REPUBLIKA.CO.ID, TULLE -- Presiden Prancis, Francois Hollande, mengatakan negaranya memulai penarikan pasukan dari Afghanistan bulan depan dan selesai pada akhir tahun, Sabtu (9/6). Penarikan pasukan Prancis dari Afghanistan adalah salah satu janji Hollande saat pemilihan umum.
"Sementara itu, segala sesuatu harus dilakukan bagi pasukan kami sehingga mereka bisa melakukan kewajibannya dengan tingkat keamanan tinggi dan kewaspadaan penuh," ujar Hollande saat menghadiri peringatan pembantaian warga sipil oleh Nazi pada 9 Juni 1944 di Tulle.
Hollande menambahkan, ia telah berjanji dan akan menjadi penjamin operasi tersebut. Sekitar 3.500 tentara Prancis dikerahkan di Afghanistan. Sebagian besar ditempatkan di Kabul dan di bagian timur Provinsi Kapisa. Bulan lalu saat Hollande mengunjungi Kapisa, ia mengatakan tugas memerangi terorisme hampir selesai dan Prancis akan memfokuskan diri pada gerakan sipil.

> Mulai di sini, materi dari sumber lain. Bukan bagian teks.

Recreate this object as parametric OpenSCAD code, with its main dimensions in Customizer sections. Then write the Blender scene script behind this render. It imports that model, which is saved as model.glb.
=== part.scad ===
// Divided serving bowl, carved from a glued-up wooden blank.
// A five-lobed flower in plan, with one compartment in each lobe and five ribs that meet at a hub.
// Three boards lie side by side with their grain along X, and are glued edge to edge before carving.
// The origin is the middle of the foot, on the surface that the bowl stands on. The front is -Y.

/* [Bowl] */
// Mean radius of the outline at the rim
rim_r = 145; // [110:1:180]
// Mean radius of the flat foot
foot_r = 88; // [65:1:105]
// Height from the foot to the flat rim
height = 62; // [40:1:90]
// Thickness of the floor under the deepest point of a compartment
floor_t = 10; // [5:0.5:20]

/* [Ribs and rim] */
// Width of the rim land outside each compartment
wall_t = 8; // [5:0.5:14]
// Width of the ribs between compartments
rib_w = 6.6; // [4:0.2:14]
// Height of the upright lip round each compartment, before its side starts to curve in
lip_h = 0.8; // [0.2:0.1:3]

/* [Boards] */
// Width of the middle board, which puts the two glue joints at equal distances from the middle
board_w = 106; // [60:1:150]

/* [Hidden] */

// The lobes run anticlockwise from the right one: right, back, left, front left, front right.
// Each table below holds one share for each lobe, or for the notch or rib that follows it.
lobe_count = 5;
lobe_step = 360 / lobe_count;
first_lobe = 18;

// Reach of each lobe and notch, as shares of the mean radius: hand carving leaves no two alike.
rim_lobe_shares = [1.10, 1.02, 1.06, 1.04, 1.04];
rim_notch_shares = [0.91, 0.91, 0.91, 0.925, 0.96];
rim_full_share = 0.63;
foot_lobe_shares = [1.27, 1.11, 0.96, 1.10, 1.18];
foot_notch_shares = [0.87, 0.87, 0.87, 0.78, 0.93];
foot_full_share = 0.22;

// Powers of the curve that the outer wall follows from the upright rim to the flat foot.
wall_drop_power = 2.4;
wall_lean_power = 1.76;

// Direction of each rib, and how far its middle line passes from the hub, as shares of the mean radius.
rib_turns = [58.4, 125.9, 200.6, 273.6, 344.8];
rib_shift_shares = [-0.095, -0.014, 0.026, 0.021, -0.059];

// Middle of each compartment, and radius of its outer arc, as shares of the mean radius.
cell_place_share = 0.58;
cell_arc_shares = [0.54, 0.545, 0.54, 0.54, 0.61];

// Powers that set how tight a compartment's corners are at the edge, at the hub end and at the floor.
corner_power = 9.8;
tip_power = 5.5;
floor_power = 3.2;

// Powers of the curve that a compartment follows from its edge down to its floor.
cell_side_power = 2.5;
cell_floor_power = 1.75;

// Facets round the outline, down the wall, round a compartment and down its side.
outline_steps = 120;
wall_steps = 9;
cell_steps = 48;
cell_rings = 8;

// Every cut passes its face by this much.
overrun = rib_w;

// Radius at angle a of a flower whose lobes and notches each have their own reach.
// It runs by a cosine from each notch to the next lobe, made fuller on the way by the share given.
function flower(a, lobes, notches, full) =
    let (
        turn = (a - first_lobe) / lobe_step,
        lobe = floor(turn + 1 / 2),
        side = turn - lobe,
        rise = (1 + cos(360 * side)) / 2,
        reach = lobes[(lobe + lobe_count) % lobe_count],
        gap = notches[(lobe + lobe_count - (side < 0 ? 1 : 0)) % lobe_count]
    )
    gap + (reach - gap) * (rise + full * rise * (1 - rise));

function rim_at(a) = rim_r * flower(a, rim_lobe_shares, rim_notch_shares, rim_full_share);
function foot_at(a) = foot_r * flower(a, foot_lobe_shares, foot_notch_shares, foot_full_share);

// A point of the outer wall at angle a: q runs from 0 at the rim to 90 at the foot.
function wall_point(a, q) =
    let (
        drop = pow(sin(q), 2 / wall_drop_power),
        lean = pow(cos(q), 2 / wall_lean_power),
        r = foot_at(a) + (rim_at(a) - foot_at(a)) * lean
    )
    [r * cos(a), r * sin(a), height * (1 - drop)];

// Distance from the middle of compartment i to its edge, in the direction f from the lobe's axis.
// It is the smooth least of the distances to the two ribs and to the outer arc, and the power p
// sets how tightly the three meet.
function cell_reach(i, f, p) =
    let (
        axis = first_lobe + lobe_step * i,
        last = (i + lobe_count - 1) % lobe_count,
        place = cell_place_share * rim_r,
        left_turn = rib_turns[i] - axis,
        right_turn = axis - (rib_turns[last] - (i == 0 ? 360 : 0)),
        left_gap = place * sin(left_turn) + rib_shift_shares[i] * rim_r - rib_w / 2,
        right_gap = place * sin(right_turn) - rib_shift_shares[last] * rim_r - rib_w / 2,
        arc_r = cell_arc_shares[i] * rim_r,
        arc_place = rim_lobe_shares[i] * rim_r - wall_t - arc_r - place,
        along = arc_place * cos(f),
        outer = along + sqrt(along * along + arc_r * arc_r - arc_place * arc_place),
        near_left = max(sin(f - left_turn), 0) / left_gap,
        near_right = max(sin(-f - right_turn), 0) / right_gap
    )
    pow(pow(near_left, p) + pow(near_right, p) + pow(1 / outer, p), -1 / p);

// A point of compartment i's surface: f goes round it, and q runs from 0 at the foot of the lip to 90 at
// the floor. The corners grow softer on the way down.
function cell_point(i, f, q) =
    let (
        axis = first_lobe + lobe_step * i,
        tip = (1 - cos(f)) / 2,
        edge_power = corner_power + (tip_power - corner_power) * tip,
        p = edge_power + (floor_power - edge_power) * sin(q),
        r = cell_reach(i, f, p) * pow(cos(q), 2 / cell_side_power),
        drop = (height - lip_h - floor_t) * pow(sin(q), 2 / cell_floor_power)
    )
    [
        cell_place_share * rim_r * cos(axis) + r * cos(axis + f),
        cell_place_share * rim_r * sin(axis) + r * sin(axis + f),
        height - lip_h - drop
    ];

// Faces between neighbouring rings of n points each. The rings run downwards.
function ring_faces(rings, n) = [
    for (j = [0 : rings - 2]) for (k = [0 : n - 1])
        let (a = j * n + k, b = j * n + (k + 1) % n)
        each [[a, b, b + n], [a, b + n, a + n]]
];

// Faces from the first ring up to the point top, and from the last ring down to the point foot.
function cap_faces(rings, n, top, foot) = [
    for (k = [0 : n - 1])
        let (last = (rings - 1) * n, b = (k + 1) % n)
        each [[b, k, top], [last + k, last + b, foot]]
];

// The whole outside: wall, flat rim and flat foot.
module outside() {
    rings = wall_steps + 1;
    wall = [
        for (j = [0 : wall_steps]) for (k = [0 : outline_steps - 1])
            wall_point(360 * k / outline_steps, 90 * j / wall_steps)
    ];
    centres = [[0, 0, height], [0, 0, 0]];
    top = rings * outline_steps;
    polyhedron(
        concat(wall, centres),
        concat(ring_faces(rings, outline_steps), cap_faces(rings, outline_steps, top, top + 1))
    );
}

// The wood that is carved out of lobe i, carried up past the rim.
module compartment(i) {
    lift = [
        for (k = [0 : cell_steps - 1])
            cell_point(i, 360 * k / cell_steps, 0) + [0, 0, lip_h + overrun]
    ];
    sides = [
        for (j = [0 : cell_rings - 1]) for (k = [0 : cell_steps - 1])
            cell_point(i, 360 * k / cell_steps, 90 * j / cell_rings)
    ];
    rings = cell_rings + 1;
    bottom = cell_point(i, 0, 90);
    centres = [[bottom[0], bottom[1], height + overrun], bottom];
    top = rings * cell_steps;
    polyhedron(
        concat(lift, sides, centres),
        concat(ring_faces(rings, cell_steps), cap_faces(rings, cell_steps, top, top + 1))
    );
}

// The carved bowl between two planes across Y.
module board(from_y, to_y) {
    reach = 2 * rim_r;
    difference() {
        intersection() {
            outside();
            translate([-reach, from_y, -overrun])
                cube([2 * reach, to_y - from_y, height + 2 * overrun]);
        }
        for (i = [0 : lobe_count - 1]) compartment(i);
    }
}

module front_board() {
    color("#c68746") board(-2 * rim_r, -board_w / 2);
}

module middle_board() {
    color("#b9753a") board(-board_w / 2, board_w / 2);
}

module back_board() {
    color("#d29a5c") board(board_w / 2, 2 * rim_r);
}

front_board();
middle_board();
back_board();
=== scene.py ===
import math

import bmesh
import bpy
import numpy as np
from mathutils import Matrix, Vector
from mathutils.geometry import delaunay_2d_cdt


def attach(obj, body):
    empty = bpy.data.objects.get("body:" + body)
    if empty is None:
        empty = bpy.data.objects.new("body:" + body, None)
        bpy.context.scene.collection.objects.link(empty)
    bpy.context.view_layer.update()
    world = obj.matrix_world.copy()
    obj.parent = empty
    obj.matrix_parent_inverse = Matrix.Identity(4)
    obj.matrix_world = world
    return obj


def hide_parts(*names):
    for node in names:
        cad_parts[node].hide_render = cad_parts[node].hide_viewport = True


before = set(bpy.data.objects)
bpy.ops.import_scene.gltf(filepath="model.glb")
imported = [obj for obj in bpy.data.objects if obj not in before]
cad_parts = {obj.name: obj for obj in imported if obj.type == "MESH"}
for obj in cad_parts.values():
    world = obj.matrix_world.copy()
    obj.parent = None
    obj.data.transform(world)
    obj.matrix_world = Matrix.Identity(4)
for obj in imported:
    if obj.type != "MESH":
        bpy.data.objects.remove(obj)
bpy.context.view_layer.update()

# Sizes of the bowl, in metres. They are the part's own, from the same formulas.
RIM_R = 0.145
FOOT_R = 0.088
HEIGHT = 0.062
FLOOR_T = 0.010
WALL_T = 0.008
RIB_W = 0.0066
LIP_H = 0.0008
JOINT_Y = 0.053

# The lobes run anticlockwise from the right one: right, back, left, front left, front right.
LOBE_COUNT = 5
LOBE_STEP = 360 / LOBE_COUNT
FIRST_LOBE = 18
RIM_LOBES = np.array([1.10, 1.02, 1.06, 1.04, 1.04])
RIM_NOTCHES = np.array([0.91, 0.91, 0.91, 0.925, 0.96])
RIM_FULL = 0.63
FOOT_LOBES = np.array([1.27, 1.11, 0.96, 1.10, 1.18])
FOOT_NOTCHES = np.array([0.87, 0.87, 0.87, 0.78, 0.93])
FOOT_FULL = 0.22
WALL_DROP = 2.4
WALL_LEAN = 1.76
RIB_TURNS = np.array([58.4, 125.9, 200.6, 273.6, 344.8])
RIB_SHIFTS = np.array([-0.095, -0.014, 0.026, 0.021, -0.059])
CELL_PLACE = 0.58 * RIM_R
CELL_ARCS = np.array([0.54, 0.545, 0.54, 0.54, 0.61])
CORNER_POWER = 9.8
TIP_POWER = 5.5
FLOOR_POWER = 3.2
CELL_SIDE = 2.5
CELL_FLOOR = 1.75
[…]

Sejak serangan Januari lalu, Prancis mulai mempercepat penarikan pasukan. Tentara Prancis telah diberi perintah untuk meminimalkan keterlibatan mereka. Pejabat Prancis mengatakan, Sabtu, sekitar 200-300 pasukan akan meninggalkan Afghanistan pada Juli. Gelombang kedua akan dilaksanakan pada Oktober.
Mantan presiden sayap kanan Prancis, Nicolas Sarkozy, sebelumnya menetapkan akhir 2013 sebagai tenggat waktu penarikan pasukan. Namun, Hollande yang mengalahkan Sarkozy dalam pemilu memutuskan memajukan tenggat waktu itu.

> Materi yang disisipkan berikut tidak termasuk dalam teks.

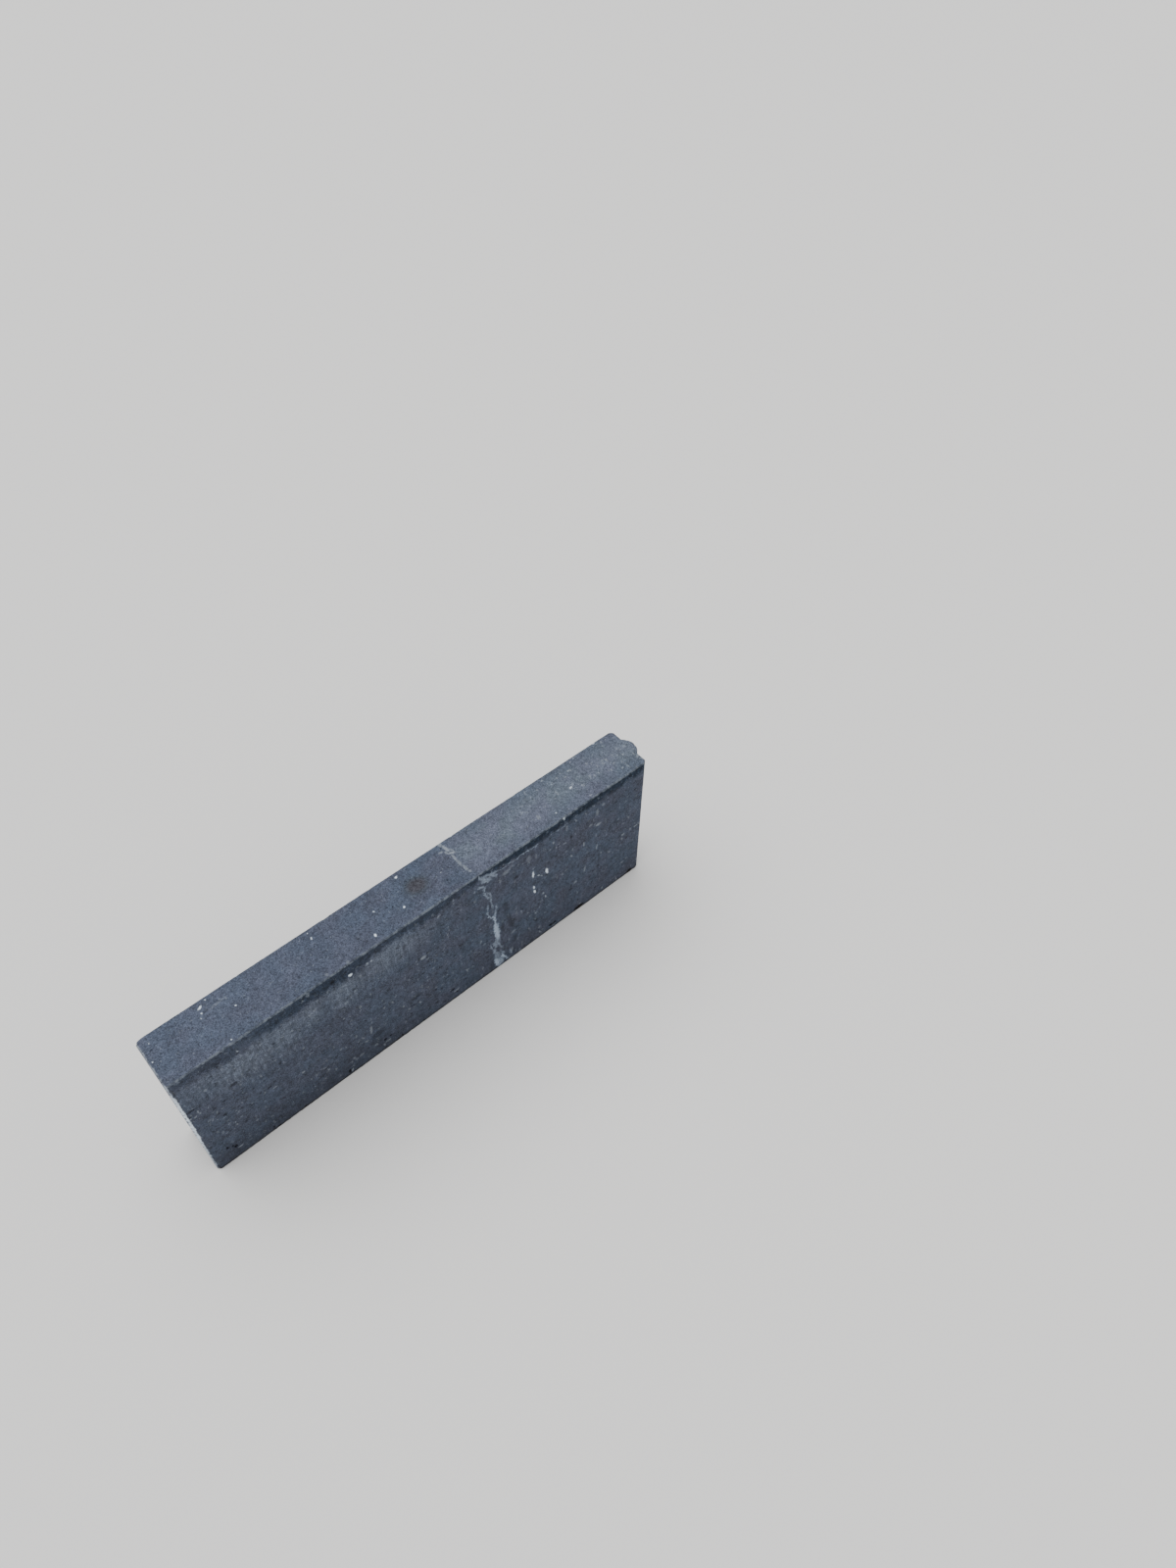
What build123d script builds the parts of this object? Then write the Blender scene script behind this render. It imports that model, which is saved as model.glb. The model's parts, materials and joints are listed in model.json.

Keputusan Hollande tersebut menimbulkan kekhawatiran anggota koalisi NATO lain akan mengikuti jejak Prancis dan mempercepat rencana penarikan mereka. Pelaksanaan penarikan pasukan adalah proses yang kompleks. Dalam enam bulan, 2.000 pasukan tempur akan dipulangkan. Personel yang tersisa bertanggung jawab memimpin pemulangan peralatan militer, termasuk 900 kendaraan lapis baja dan lebih dari 1.000 kontainer.